Local TV news, which is excluded from the federal aid program, is headed in the same downward direction though the worst of the crisis is not yet upon us. This has been a cue for inaction by the federal Liberals and the federal broadcasting regulator, the CRTC.

CRTC regulations force Canada’s biggest media companies to cross subsidize their unprofitable local news operations by complying with minimum spending requirements. But the spending requirements are tied to a fixed percentage of steadily declining advertising revenue thanks (again) to Google and Facebook.

Our broadcasters have responded to sinking revenues by cutting spending on local news, which CRTC regulations allow them to do. The cost cutting shows up in staff reductions, most recently in the CTV and Global local news operations where both broadcasters have replaced the journalist-videographer tandem with stand-alone videojournalists. City-TV cut local content from its Breakfast Television show at its western stations. This steady drip of staff reductions has been going on for years.

If the federal government thinks its important that Canadians have local TV news, it’s going to have to do a better job of regulating broadcasting. So long as cross subsidies to money-losing local news are tied to a percentage of shrinking revenues, our broadcasters are going to reduce staffing.

What’s frustrating is that the overall revenue pie in broadcasting is not shrinking: in fact it’s exploding. But all of the growth is going to the unregulated American streaming companies ---Netflix, Amazon, Disney, Apple, CBS, DAZN, and NBC Universal----who don’t pay anything into the cross subsidization pot that pays the bills for Canadian news, sports and entertainment.

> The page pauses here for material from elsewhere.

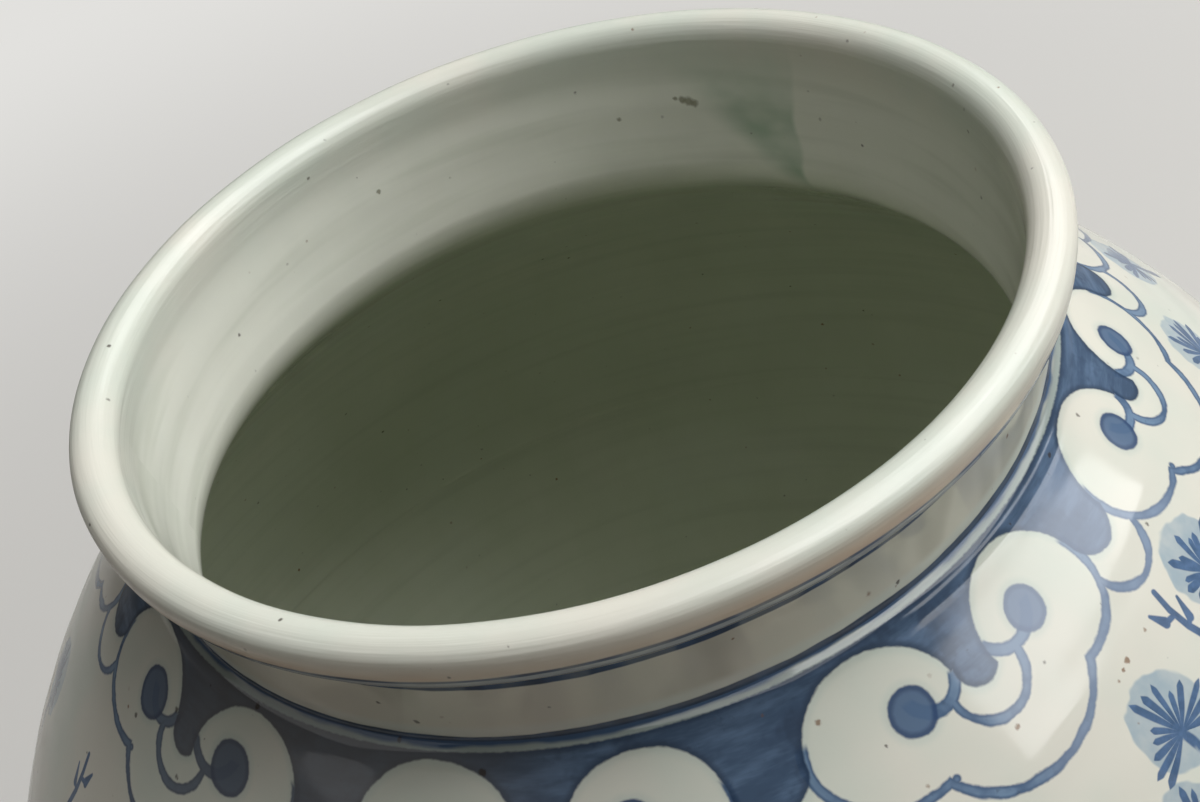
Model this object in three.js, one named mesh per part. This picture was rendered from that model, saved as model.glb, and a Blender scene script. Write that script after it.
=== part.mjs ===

The Liberals made a campaign promise to fix that, as did the NDP and the Greens. The Bloc is also onside. Importantly, we don’t have to wait for Broadcasting Act to be painstakingly reviewed and debated over the next four years. Under the existing legislation, the federal cabinet can direct the CRTC to immediately end the regulatory exemption enjoyed by Netflix and the other Big Tech broadcasters. It just might save local TV news.